Com a descrição feita até aqui, acho que todo geólogo, mesmo quem não é colecionador de minerais ficou no mínimo curioso para conhecer a Pedreira de Morro Reuter. Mas, lamento contar agora o triste fim dessa história até aqui maravilhosa.

A pedreira, eu disse no início, ficava a pequena distância da cidade de Morro Reuter. Ficava. A cidade cresceu, cresceu e chegou até à pedreira. E aí, como acontece em muitos lugares, começaram os conflitos entre a atividade extrativa mineral e a população urbana. Os moradores começaram a se queixar do ruído das explosões, dos caminhões, da poeira, etc. meio esquecidos de que a pedreira já estava lá quando a cidade chegou.

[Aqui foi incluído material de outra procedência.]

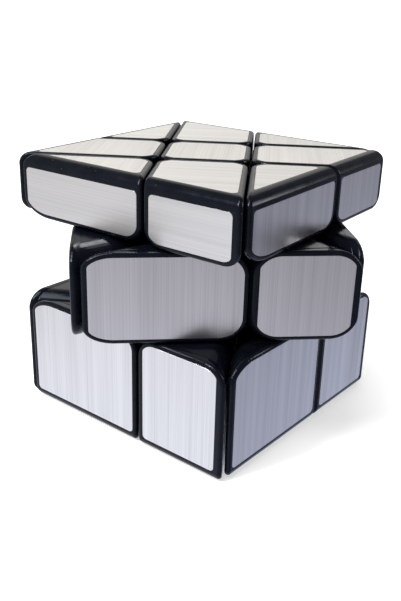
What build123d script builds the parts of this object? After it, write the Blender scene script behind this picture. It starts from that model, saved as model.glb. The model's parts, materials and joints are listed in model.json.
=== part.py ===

Mas, como era de se esperar, as autoridades ambientais, no caso a Fepam (Fundação Estadual de Proteção Ambiental) acabaram interditando a pedreira.

Ainda houve alguma atividade, mas esporádica. Em abril de 1997, não só os trabalhos estavam completamente paralisados como a pedreira estava sendo usada como depósito de lixo.

Em janeiro de 2005 voltei lá pela última vez. Não havia qualquer atividade e nada havia que valesse a pena coletar. Era o fim definitivo da bela história, de um paraíso mineralógico. Um paraíso do qual os colecionadores nunca foram expulsos; ele é que foi expulso da vida dos colecionadores.